--- START OF Dataset rows ---

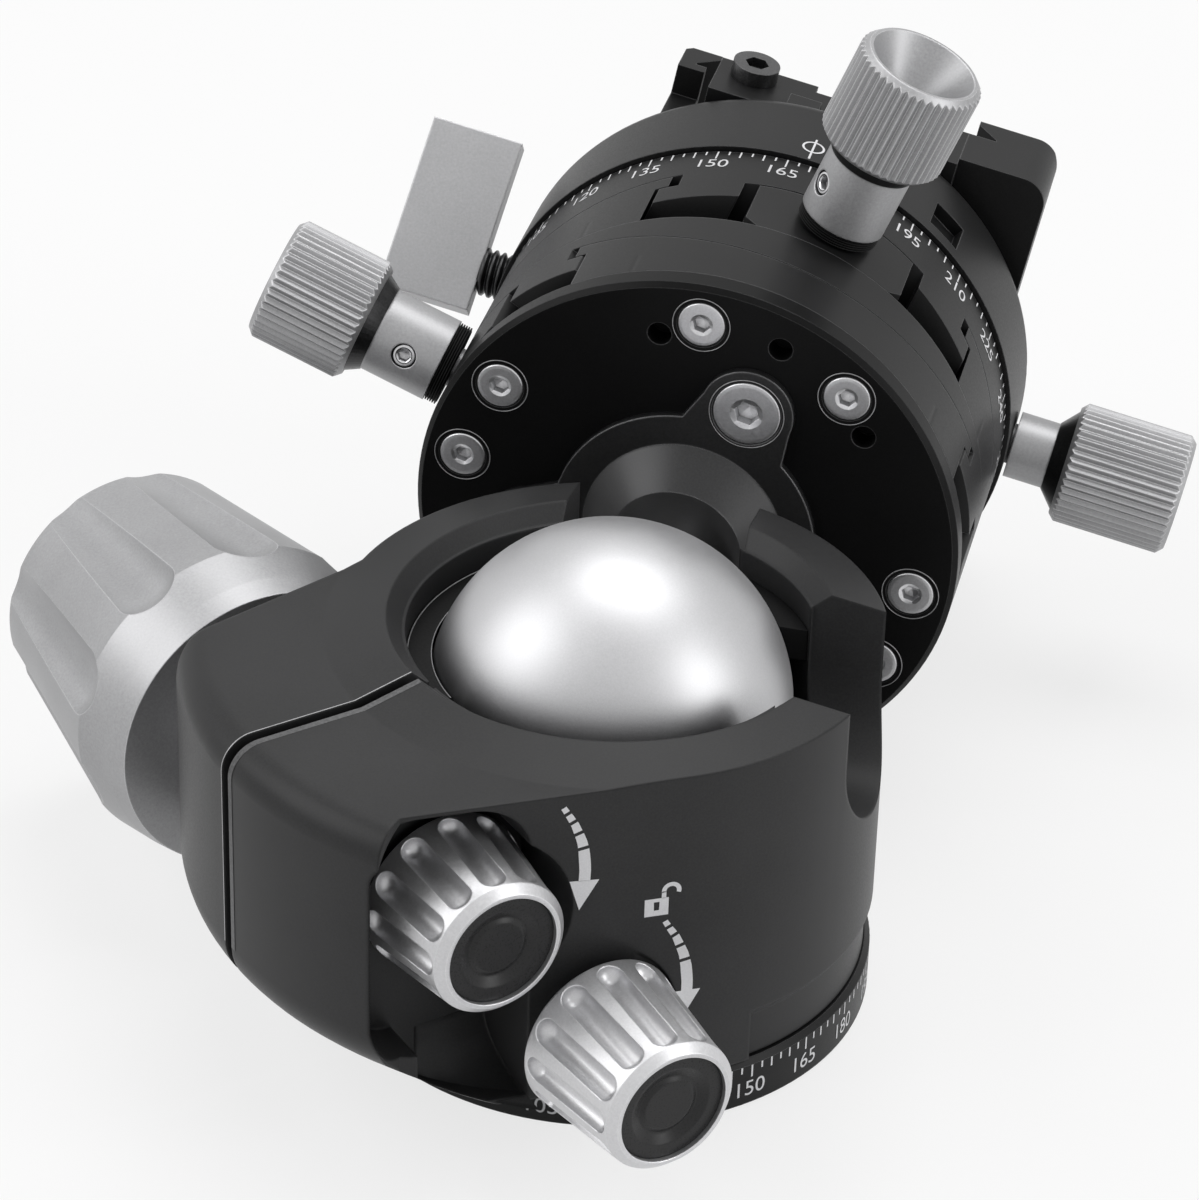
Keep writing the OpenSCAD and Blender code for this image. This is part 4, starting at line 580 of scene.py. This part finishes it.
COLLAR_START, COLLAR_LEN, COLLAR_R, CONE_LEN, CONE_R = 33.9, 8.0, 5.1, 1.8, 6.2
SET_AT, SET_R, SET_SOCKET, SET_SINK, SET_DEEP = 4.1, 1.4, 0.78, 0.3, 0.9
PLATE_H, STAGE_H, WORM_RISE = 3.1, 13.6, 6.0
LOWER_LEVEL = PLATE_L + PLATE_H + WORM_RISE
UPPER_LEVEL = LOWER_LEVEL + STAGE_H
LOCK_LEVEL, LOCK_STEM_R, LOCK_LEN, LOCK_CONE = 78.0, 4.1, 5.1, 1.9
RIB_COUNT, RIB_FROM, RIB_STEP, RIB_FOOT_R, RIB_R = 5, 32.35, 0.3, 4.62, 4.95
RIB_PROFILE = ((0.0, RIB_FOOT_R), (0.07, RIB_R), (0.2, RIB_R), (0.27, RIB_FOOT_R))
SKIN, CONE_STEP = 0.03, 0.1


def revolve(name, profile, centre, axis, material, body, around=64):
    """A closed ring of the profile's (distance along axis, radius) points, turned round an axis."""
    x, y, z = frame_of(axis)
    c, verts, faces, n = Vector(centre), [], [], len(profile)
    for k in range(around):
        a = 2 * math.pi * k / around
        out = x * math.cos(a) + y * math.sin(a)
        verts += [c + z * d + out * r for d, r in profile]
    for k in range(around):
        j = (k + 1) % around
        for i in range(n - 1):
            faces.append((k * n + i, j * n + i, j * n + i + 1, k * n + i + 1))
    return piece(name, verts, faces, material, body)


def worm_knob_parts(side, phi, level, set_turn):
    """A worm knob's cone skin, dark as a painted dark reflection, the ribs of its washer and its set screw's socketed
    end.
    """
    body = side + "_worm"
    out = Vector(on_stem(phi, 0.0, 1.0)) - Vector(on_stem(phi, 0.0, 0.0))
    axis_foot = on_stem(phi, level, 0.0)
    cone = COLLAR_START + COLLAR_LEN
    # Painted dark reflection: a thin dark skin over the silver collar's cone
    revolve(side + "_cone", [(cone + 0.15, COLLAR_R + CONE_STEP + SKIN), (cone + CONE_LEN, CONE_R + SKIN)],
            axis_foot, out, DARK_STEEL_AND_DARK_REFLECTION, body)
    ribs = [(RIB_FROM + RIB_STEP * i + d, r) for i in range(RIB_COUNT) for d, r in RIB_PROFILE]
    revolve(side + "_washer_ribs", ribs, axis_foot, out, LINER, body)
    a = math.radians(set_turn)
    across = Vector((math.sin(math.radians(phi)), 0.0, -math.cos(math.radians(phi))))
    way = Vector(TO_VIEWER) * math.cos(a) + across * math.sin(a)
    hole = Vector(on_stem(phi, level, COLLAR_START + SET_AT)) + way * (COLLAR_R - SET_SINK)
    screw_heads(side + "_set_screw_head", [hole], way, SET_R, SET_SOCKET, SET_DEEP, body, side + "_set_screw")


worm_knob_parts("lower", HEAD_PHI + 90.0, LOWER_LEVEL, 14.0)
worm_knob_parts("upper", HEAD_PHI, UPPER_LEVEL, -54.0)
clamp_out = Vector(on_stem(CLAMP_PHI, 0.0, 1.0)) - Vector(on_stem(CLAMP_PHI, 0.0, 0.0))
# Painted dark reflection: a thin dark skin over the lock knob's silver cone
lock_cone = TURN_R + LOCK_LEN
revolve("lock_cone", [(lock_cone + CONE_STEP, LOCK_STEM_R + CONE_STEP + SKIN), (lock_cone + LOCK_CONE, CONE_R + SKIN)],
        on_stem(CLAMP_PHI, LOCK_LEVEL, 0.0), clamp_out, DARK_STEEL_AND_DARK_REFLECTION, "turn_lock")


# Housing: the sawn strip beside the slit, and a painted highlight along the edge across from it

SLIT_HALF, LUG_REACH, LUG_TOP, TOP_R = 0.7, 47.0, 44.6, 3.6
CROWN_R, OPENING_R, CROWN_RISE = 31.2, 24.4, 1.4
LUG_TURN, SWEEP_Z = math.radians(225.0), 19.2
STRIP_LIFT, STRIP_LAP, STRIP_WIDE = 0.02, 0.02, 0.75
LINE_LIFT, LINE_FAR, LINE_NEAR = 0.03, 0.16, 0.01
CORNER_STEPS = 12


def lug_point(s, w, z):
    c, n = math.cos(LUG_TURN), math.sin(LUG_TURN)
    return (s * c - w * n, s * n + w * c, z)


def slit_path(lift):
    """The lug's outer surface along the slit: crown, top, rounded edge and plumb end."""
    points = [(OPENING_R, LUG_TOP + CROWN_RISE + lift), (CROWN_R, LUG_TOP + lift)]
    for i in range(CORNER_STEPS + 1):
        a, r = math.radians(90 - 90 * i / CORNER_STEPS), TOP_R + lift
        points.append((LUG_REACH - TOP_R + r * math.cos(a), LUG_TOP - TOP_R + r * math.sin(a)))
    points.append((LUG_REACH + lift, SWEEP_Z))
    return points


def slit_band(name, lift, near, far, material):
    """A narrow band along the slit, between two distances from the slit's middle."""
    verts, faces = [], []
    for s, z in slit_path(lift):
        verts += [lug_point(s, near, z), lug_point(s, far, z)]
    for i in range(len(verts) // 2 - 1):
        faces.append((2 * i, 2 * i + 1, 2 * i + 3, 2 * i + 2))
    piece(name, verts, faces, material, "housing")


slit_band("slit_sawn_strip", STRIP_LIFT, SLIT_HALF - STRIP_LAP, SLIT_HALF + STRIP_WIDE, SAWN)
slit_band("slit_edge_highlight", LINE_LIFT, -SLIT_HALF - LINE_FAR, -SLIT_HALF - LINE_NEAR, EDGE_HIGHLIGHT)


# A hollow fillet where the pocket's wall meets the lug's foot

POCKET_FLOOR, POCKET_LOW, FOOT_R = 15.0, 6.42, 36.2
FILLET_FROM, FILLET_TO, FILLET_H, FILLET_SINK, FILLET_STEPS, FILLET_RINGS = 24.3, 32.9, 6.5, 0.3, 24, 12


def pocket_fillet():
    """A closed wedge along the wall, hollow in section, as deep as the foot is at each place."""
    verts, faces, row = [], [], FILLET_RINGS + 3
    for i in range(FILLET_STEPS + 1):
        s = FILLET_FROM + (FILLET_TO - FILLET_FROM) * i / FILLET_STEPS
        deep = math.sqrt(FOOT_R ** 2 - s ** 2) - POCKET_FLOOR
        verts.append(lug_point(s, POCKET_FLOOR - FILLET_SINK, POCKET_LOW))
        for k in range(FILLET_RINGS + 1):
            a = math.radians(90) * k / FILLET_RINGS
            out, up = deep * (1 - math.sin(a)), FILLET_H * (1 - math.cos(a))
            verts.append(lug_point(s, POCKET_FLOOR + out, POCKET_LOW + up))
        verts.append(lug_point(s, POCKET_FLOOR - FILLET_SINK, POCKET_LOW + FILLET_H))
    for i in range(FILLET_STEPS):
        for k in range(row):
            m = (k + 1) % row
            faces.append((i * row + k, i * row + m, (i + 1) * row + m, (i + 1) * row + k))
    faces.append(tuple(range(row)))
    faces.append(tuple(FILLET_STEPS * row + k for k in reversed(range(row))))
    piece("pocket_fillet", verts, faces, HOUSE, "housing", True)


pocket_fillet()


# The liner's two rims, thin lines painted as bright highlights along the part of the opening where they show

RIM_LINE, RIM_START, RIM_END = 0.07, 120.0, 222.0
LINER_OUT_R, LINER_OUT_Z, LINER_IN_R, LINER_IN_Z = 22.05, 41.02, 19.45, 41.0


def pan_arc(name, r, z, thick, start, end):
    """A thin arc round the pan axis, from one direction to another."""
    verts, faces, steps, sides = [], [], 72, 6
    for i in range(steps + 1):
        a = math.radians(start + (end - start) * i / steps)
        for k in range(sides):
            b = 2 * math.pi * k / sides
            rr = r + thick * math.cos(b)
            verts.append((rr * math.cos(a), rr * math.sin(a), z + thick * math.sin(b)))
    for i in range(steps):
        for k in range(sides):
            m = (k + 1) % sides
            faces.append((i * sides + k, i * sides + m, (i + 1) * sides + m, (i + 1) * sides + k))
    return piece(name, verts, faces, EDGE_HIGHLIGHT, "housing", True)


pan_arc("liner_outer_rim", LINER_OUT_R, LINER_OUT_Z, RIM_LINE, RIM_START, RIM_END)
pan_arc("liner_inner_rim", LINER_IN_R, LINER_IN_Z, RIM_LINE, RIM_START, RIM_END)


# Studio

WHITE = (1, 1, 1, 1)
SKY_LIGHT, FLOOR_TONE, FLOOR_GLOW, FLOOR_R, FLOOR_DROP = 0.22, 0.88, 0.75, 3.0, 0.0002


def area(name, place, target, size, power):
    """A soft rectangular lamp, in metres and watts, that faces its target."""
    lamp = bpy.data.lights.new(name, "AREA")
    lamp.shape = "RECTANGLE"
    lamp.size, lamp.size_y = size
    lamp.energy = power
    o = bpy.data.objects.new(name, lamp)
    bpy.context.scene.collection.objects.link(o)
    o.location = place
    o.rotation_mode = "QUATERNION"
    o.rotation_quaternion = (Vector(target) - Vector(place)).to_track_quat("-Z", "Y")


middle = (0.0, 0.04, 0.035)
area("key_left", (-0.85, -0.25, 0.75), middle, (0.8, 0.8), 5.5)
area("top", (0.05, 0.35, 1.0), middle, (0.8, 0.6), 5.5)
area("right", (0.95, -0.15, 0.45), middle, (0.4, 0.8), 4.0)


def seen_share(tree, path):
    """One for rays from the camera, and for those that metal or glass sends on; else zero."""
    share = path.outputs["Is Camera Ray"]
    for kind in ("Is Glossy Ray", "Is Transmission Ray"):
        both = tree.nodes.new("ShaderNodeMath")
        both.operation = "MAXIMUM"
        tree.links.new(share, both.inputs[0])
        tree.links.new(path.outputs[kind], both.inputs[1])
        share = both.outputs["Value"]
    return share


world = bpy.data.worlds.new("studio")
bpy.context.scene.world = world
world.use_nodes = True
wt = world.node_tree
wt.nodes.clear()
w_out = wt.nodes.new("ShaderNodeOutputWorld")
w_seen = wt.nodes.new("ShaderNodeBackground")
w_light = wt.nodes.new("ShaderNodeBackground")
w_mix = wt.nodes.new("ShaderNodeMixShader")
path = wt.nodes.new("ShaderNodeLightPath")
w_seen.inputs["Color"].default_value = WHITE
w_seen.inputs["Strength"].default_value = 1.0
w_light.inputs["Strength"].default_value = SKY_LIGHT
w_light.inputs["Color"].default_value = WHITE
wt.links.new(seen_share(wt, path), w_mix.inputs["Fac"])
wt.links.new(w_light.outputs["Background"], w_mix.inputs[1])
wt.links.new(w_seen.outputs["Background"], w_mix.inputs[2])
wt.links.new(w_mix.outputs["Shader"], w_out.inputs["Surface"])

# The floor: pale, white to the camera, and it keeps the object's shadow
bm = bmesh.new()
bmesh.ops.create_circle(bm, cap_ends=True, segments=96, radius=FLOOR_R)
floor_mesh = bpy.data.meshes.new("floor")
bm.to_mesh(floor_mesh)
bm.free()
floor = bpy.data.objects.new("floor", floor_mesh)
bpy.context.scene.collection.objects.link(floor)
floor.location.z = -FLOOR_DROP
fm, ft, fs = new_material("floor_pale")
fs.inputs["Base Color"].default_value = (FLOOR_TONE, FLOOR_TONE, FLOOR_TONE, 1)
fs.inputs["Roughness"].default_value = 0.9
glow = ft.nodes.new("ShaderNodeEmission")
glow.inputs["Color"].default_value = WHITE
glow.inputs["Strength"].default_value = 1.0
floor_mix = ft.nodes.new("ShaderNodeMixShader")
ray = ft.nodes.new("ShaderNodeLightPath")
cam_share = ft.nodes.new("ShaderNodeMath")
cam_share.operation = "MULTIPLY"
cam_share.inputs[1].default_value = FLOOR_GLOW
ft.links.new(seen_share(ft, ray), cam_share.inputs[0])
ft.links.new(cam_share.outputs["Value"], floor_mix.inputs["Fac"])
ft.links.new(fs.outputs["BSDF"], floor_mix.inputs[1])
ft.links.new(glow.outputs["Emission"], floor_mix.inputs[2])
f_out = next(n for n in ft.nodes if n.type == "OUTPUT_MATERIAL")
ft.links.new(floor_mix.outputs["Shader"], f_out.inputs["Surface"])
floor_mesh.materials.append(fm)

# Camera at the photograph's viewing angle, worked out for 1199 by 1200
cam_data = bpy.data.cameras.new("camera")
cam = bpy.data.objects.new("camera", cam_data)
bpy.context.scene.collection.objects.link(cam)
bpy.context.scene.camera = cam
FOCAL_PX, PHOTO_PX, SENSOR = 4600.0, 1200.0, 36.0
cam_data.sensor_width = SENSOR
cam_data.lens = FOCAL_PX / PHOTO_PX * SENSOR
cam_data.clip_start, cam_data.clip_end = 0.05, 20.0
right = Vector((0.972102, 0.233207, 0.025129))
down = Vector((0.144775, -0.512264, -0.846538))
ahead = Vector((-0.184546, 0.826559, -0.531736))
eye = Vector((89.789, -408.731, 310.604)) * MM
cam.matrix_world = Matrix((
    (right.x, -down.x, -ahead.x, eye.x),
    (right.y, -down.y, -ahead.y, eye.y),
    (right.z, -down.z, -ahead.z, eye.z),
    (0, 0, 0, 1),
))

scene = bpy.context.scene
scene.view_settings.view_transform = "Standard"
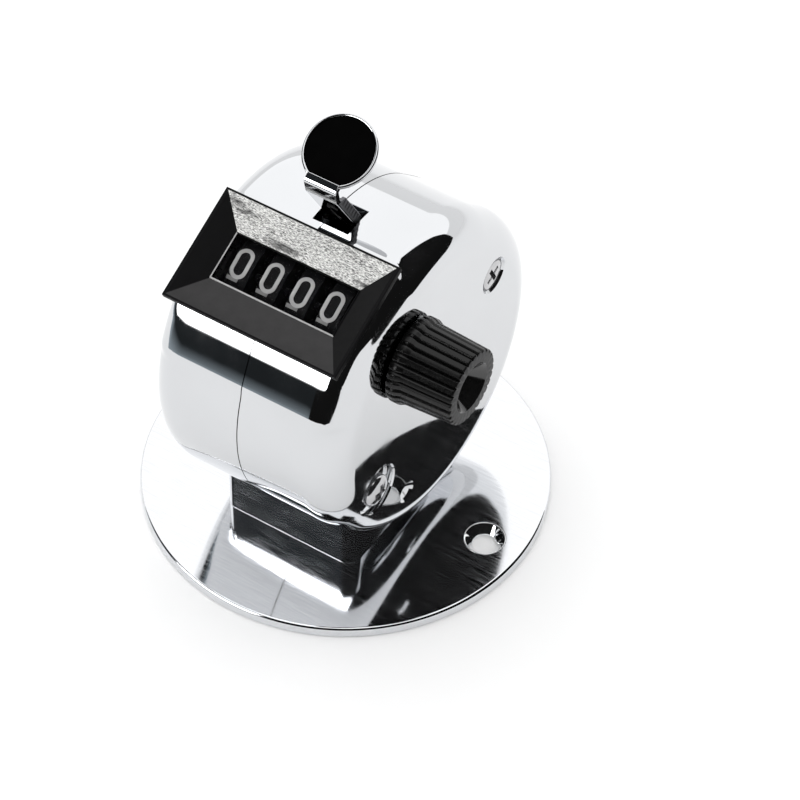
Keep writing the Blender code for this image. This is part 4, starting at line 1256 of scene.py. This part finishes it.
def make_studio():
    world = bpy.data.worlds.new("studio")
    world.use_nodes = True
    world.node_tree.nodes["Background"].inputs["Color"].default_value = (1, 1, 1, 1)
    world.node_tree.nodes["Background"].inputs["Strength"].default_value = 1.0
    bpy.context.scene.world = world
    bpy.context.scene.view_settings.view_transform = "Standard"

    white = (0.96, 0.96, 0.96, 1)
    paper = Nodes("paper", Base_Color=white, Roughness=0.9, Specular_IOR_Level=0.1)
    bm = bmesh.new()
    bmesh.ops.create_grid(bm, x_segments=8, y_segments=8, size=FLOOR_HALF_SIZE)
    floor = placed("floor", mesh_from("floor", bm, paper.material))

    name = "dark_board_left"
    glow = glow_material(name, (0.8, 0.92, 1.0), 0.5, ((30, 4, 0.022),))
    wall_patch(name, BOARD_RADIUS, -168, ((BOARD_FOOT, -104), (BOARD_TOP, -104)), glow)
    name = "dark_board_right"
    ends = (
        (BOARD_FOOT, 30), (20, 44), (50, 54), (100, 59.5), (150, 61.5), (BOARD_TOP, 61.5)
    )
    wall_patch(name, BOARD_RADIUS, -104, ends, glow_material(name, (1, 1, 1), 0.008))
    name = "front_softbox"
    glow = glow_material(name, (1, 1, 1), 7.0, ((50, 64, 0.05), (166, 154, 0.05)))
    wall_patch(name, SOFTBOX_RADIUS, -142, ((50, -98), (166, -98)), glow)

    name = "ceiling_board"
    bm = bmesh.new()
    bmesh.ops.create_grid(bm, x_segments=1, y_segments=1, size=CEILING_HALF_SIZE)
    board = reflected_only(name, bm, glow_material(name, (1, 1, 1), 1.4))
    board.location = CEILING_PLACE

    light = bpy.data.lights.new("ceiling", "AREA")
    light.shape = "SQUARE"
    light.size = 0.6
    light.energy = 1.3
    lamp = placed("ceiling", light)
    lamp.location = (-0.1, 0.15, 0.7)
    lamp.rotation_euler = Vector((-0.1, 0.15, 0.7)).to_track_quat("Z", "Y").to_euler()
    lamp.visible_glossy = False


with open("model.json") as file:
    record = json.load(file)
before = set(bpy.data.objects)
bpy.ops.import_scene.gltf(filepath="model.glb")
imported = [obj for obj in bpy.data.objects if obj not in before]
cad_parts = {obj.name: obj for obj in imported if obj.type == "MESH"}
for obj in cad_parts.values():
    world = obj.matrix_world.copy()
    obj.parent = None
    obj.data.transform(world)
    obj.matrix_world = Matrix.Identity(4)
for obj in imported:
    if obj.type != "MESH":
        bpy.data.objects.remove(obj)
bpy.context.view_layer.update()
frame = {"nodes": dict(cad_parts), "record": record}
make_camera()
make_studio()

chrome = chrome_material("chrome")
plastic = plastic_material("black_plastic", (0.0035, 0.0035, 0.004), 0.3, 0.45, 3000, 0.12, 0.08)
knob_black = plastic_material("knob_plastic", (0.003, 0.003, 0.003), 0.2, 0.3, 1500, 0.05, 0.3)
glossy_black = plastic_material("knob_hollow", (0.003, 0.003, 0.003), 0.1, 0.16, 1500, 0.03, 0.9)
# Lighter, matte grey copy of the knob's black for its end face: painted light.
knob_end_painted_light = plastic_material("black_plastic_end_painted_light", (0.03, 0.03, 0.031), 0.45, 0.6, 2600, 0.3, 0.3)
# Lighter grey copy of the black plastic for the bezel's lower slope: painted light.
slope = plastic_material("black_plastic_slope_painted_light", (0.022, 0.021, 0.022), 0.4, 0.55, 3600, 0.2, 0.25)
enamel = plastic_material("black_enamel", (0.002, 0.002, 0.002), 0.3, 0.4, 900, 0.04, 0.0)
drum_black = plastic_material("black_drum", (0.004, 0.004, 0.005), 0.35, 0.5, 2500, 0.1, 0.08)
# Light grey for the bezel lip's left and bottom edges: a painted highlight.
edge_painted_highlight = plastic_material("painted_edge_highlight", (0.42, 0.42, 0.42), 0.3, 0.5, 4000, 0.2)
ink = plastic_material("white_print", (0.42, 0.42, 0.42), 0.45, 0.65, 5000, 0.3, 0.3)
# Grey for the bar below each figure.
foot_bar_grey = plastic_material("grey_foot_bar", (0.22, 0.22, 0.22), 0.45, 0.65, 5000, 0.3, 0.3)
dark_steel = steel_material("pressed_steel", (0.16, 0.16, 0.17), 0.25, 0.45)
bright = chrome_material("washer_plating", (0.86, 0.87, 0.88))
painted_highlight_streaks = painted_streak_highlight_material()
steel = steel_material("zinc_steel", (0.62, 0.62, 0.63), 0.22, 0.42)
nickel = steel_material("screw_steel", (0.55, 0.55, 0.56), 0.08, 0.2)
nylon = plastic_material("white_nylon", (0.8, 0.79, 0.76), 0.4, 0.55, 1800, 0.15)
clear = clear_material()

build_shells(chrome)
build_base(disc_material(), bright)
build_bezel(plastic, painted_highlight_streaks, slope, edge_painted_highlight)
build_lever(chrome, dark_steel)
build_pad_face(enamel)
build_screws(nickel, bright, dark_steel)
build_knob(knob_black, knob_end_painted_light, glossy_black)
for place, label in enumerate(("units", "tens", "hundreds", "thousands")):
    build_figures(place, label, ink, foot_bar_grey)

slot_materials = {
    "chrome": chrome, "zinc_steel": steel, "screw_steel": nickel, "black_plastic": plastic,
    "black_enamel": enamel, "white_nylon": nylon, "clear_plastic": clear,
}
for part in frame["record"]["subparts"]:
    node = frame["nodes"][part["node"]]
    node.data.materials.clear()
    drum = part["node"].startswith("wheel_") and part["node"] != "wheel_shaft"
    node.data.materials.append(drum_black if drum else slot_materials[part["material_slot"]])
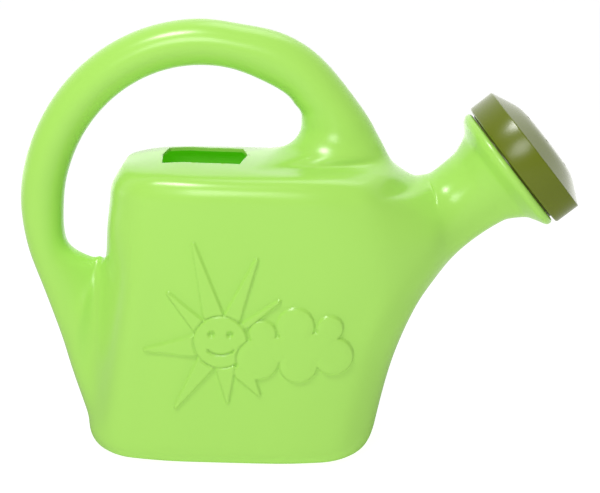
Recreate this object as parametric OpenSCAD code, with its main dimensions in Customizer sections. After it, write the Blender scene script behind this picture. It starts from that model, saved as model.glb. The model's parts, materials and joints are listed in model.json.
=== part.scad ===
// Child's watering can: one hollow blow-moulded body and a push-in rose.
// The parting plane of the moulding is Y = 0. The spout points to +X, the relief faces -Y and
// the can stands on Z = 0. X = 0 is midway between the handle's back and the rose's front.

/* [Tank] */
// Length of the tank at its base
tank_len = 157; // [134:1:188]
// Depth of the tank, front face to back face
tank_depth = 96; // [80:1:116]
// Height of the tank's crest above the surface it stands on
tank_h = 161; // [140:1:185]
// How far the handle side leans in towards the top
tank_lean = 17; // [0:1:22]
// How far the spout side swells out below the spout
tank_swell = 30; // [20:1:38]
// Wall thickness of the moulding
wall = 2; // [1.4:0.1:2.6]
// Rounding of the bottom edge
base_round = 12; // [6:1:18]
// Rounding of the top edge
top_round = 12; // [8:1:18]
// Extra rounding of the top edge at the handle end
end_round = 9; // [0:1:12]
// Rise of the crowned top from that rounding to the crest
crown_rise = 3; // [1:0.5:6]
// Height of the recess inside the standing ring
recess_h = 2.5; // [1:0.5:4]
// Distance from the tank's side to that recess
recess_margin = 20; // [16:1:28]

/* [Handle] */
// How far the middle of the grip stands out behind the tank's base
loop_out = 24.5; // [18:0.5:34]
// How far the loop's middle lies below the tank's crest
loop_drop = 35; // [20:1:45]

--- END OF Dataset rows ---

Job
Nothing beyond the lines starting at the line containing "Recreate this object" and ending at the line containing "the rose's front." is to be reproduced; reproduce those lines exactly, both ends included.

Completed exercise
Recreate this object as parametric OpenSCAD code, with its main dimensions in Customizer sections. After it, write the Blender scene script behind this picture. It starts from that model, saved as model.glb. The model's parts, materials and joints are listed in model.json.
=== part.scad ===
// Child's watering can: one hollow blow-moulded body and a push-in rose.
// The parting plane of the moulding is Y = 0. The spout points to +X, the relief faces -Y and
// the can stands on Z = 0. X = 0 is midway between the handle's back and the rose's front.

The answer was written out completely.